This article originally appeared at Boulevard Voltaire Translated by Tom Winter for the Fort Russ
So it is confirmed: No head of state, no chief of government from either North America nor from the EU (Greece being the sole exception) will honor with his presence the grandiose ceremonies that will mark, on the 9th of May in Moscow, the 70th anniversary of the surrender of the Third Reich, and therewith mark the victory of the nations, whatever their regimes and their legitimacy, that were united against Nazism.
The reason is known. This slap is to punish the foreign policy of Vladimir Putin, and more precisely his intervention in the interior conflict of Ukraine. Yesterday’s ally is treated and punished like a rebellious brat by leaders whose policies of varying geometry nonetheless accommodate ententes, alliances, deals and conversations with countries and people who are no more commendable than the Russian president.
The promoters of this boycott and the ones responsible for it not only err in the most elementary courtesy by not returning the favor to Vladimir Putin, for attending the commemoration of the Normandy landings last June, where he crossed paths for the first time with his Ukrainian counterpart Poroshenko. They not only err at the foremost principle of diplomacy, as General DeGaulle professed it, to put reality in front of feelings, and states in front of friendships; their insult to Russia constitutes first off, an outrage to history, practically a denial of history. Is the present to erase the past, as with Big Brother in Orwell? Should politics be trumping the truth?
Mssrs Obama, Hollande, Cameron and other western leaders – whose names, if not already forgotten, soon will be – are too quick to hold cheap the frightening tribute of the twenty million lost that Russia and Stalin payed for the common cause at the time of world war.
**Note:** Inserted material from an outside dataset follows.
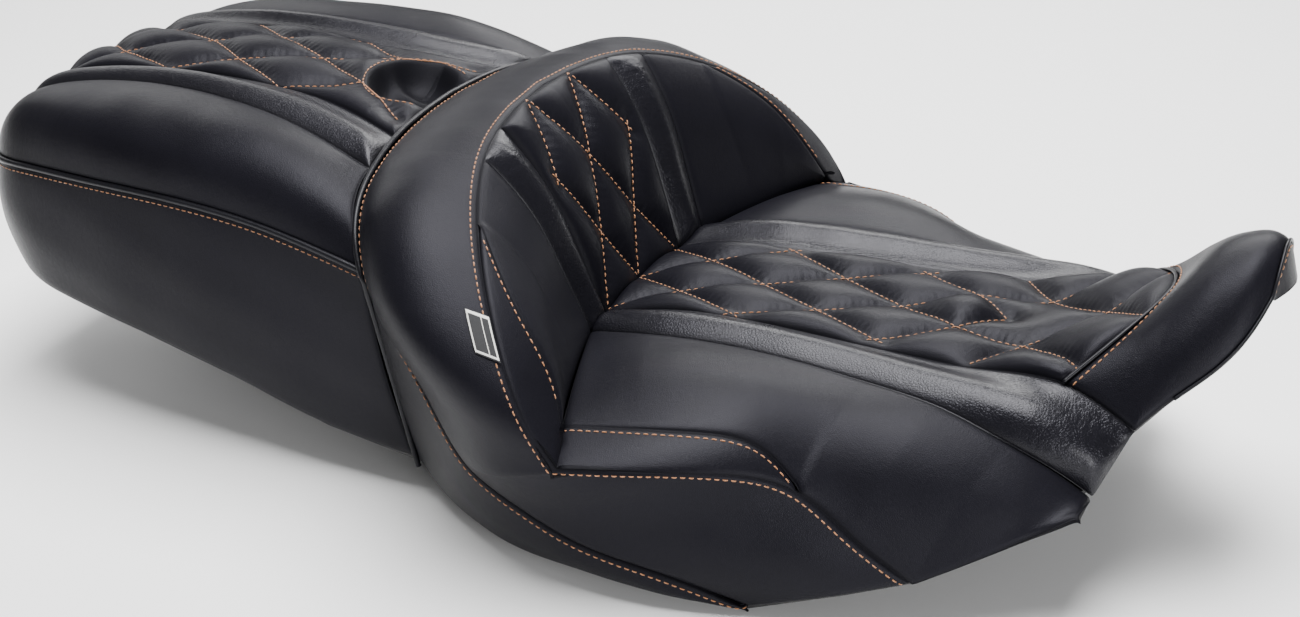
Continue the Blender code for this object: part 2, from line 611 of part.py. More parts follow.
def build_rider_cover():
    inner, outer = rail(STRIP_INNER), rail(STRIP_OUTER)
    quilt = quilt_grid()
    up = (0, 0, 1)
    cover_panel("seat_quilt", quilt, up, "quilt_vinyl", first_row=COVER, last_row=SEAM_GAP + 1.5,
                first_column=SEAM_GAP, last_column=SEAM_GAP)
    strip = loft([outer, inner], [2])
    crown = np.sin(np.linspace(0, math.pi, strip.shape[1]))
    strip[..., 2] += 2.5 * crown
    thigh = thigh_grid()
    insert_top = rail(INSERT_TOP)[::2]
    insert_low = inner_seam()[2 * STEPS : 4 * STEPS + 1][::-1]
    bulge = np.outer(np.sqrt(np.linspace(1, 0, len(insert_top))), (0, -4, 2))
    middle = (insert_top + insert_low) / 2 + bulge
    insert = loft([insert_top, middle, insert_low], [1, 1])
    side_trims = dict(first_row=COVER, last_row=SEAM_GAP, first_column=SEAM_GAP, last_column=SEAM_GAP)
    sides = [("right", np.asarray), ("left", mirrored)]
    for side, place in sides:
        cover_panel(f"seat_strip_{side}", place(strip), up, "gloss_vinyl", **side_trims)
        cover_panel(f"thigh_panel_{side}", place(thigh), up, "satin_vinyl",
                    first_row=COVER, last_row=SEAM_GAP, first_column=SEAM_GAP, last_column=0.9)
        outward = place(np.array((0.0, -1.0, 0.5)))
        cover_panel(f"thigh_insert_{side}", place(insert), outward, "satin_vinyl",
                    first_row=WELT_GAP, last_row=5.0, first_column=1.4, last_column=WELT_GAP)
    nose = nose_grid(quilt[-1])
    cover_panel("nose_panel", nose, up, "satin_vinyl", first_row=2.4, last_row=SEAM_GAP,
                first_column=SEAM_GAP, last_column=SEAM_GAP)
    tube("nose_seam_welt", nose[0] + (-0.5, 0, 1.2), 1.5, "welt_vinyl")
    end_hem = over_the_middle(rail(NOSE_END_HEM))
    seam = nose[-1]
    low = np.array([np.interp(seam[:, 1], end_hem[:, 1], end_hem[:, axis]) for axis in range(3)]).T
    cover_panel("nose_end_panel", loft([seam, low], [1]), (1, 0, 0), "satin_vinyl",
                first_row=1.0, last_row=1.0, first_column=WELT_GAP)
    return quilt, strip, thigh, nose


def build_rider_foam(quilt, strip, thigh):
    """Foam slab under the rider's covers, from the crease to the nose."""
    rows = 6 * STEPS + 1
    half = [thigh[:rows, -1], thigh[:rows, thigh.shape[1] // 2], strip[:rows, 0], strip[:rows, -1]]
    middle = quilt[:, quilt.shape[1] // 2]
    quarter = quilt[:, 2]
    rails = [*half, quarter, middle, mirrored(quarter), *[mirrored(points) for points in half[::-1]]]
    skin = loft(rails, [1] * (len(rails) - 1))
    upper = trimmed(skin, first_row=7, last_row=5, first_column=9, last_column=9)
    normal = grid_normals(upper)
    normal *= np.sign(normal[..., 2:].mean())
    upper = upper - (COVER + FOAM_GAP + 1.5) * normal
    lower = upper.copy()
    width = pan_width_at(lower[..., 0]) - 3
    share = np.abs(upper[..., 1]) / np.abs(upper[:, :1, 1])
    lower[..., 1] = np.sign(upper[..., 1]) * share * np.minimum(width, np.abs(upper[:, :1, 1]))
    lower[..., 2] = pan_height(lower[..., 0], lower[..., 1]) + FOAM_FLOOR
    lower[..., 2] = np.minimum(lower[..., 2], upper[..., 2] - 5)
    solid_between("rider_foam", upper, lower, "foam")


def build_nose_foam(nose):
    upper = trimmed(nose, first_row=5, last_row=7, first_column=9, last_column=9)
    normal = grid_normals(upper)
    normal *= np.sign(normal[..., 2:].mean())
    upper = upper - (COVER + FOAM_GAP + 1.5) * normal
    lower = upper.copy()
    floor = pan_height(lower[..., 0], lower[..., 1]) + 4
    lower[..., 2] = np.minimum(floor, upper[..., 2] - 4)
    solid_between("nose_foam", upper, lower, "foam")


def build_pan():
    """Moulded pan: one sheet that follows the hem and rises into a tunnel over the frame."""
    rows = []
    for x, width, rim, rise in PAN_STATIONS:
        half = [(x, -(width - PAN_INSET), rim - PAN_LIP)]
        for share, lift in PAN_PROFILE:
            half.append((x, -share * (width - PAN_INSET - 1), rim + 3 + (rise - 3) * lift))
        rows.append(over_the_middle(np.array(half, float)))
    grid = np.array(rows)
    mesh = bmesh.new()
    ring = [[mesh.verts.new(point * MM) for point in row] for row in grid]
    for i in range(len(ring) - 1):
        for j in range(len(ring[0]) - 1):
            mesh.faces.new([ring[i][j], ring[i + 1][j], ring[i + 1][j + 1], ring[i][j + 1]])
    data = bpy.data.meshes.new("base_pan")
    bmesh.ops.triangulate(mesh, faces=mesh.faces)
    mesh.to_mesh(data)
    mesh.free()
    pan = add_object("base_pan", data, "pan_plastic")
    wall = pan.modifiers.new("wall", "SOLIDIFY")
    wall.thickness = PAN_THICKNESS * MM
    wall.offset = -1.0


def under_pan(x, y):
    """Height of the pan's lower face at a place, in the design frame."""
    return pan_height(x, y) - PAN_THICKNESS - PAN_SINK


def pad(name, x, y, diameter, height, top, material, taper=0.85):
    """Round pad with flat faces; the upper one lies as close under the height that top gives as it can."""
    turn = np.linspace(0, 2 * math.pi, 21)[:-1]
    reach = diameter / 2
    slope_x = (top(x + reach, y) - top(x - reach, y)) / diameter
    slope_y = (top(x, y + reach) - top(x, y - reach)) / diameter

    def plane(u, v):
        return top(x, y) + slope_x * (u - x) + slope_y * (v - y)

    rim = [(x + reach * math.cos(t), y + reach * math.sin(t)) for t in turn]
    clear = min(top(u, v) - plane(u, v) for u, v in [*rim, (x, y)])
    mesh = bmesh.new()
    rings = []
    for radius, drop in ((diameter / 2, 0.0), (diameter / 2 * taper, height)):
        places = [(x + radius * math.cos(t), y + radius * math.sin(t)) for t in turn]
        heights = [plane(u, v) + clear - drop for u, v in places]
        rings.append([mesh.verts.new((u * MM, v * MM, w * MM)) for (u, v), w in zip(places, heights)])
    upper, lower = rings
    mesh.faces.new(upper)
    mesh.faces.new(lower[::-1])
    for i in range(len(turn)):
        k = (i + 1) % len(turn)
        mesh.faces.new([upper[i], lower[i], lower[k], upper[k]])
    finish_mesh(name, mesh, material)


def build_underside():
    """Rubber bumpers, the front tongue, the rear tab and their rivets."""
    for end, (x, diameter) in zip(("rear", "middle", "front"), BUMPERS):
        y = BUMPER_SHARE * float(pan_width_at(x))
        pad(f"bumper_{end}_right", x, -y, diameter, BUMPER_HEIGHT, under_pan, "bumper_rubber")
        pad(f"bumper_{end}_left", x, y, diameter, BUMPER_HEIGHT, under_pan, "bumper_rubber")
    plates = [("front_tongue", TONGUE_CENTRE, TONGUE_SIZE, 1), ("rear_tab", TAB_CENTRE, TAB_SIZE, -1)]
    for name, x, size, way in plates:
        rivet_shift = -way * size[0] / 4
        top = min(under_pan(x - size[0] / 2, 0), under_pan(x + size[0] / 2, 0))
        joggled_plate(name, x, top, size, way)
        head = top - size[2] - 0.3
        for side, sign in (("right", -1), ("left", 1)):
            y = sign * size[1] * 0.3
            pad(f"{name}_rivet_{side}", x + rivet_shift, y, RIVET_DIAMETER, RIVET_HEIGHT,
                lambda u, v: head, "zinc_steel", taper=0.7)


def build_label(band):
    """Woven label sewn flat on the right side of the bolster, at the backrest seam."""
    rows = np.linspace(*LABEL_ROWS, 4)
    columns = np.linspace(*LABEL_COLUMNS, 4)
    normal = grid_normals(band)
    normal *= np.sign((normal * (band - (40, 0, 60))).sum())
    raised = band + (LABEL_THICKNESS + 0.7) * normal
    for axis, places in ((0, rows), (1, columns)):
        raised = np.moveaxis(raised, axis, 0)
        low = places.astype(int)
        share = (places - low)[:, None, None]
        raised = np.moveaxis(raised[low] * (1 - share) + raised[low + 1] * share, 0, axis)
    cover_panel("side_label", raised, (0, -1, 0.4), "label_cloth", thickness=LABEL_THICKNESS)


clear_scene()
parts = bpy.data.collections.new("motorcycle_seat")
bpy.context.scene.collection.children.link(parts)
root = bpy.data.objects.new("seat_root", None)
root.location = (ORIGIN_X * MM, 0, ORIGIN_Z * MM)
parts.objects.link(root)
cutters = bpy.data.collections.new("cutters")
bpy.context.scene.collection.children.link(cutters)
materials = {name: make_material(name) for name in MATERIALS}

passenger_top, passenger_side = build_passenger_cover()
build_passenger_foam(passenger_top, passenger_side)
bolster_band, backrest_face = build_bolster()
build_bolster_foam(bolster_band, backrest_face)
seat_quilt, seat_strip, seat_thigh, seat_nose = build_rider_cover()
build_rider_foam(seat_quilt, seat_strip, seat_thigh)
build_nose_foam(seat_nose)
build_recess()
build_pan()
build_underside()
build_label(bolster_band)
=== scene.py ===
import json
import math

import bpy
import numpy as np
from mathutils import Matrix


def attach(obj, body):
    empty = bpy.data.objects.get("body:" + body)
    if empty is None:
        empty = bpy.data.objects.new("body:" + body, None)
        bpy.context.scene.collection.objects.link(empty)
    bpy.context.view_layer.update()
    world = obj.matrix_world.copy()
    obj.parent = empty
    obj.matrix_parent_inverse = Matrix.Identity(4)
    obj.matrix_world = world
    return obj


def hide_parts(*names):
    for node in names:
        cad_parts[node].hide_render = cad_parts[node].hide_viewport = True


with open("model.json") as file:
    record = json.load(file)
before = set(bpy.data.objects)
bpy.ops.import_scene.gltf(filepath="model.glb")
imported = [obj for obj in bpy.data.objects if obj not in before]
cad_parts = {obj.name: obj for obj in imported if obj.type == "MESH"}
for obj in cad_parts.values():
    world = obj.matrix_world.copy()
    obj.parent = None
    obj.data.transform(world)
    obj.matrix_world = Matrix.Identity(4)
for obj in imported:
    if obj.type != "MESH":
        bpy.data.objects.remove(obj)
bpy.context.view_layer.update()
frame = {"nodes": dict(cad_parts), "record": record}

# Looks of the one-piece touring motorcycle seat: sewn vinyl covers over foam, piping and orange stitches.
#
# Rails follow the CAD's, in millimetres in the seat's design frame; place() brings them to the row frame.
# Every cover panel starts as a patch between its seams. It is then crowned, rolled down into its seams and,
# where it is quilted, puffed up between its stitch lines. Each stitch is a strand of thread of its own.

MM = 0.001
ORIGIN = np.array((9.75, 0.0, 13.22))  # mm, from the design frame to the row frame
FINE = 12  # grid rows between two stations of a rail, before a panel is resampled
SMOOTH_STEP = 2.2  # mm, grid of a plain panel
QUILT_STEP = 1.25  # mm, grid of a quilted panel
COVER = 2.0  # mm, vinyl with its backing foam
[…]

These people, all things considered, are seeing only the short term. Yesterday’s headline in Le Journal du dimanche: “Putin all alone in Red Square.”
Alone? Really?
This calls to mind the old and well-worn joke on the British point of view: “Fog in the Channel; the continent is isolated.” Beyond the presence of eleven African heads of state, a dozen heads of asiatic states, and the Venezuelan and Cuban presidents, Vladimir Putin will welcome under Kremlin walls these second-string players: the number one of China and the number one of India.
What does this mean? It means that half of the planet at the highest level will be represented one week from Sunday in Moscow. It will be, perchance, time to view the world not as it was, nor as one dreams that it will remain, but as it is.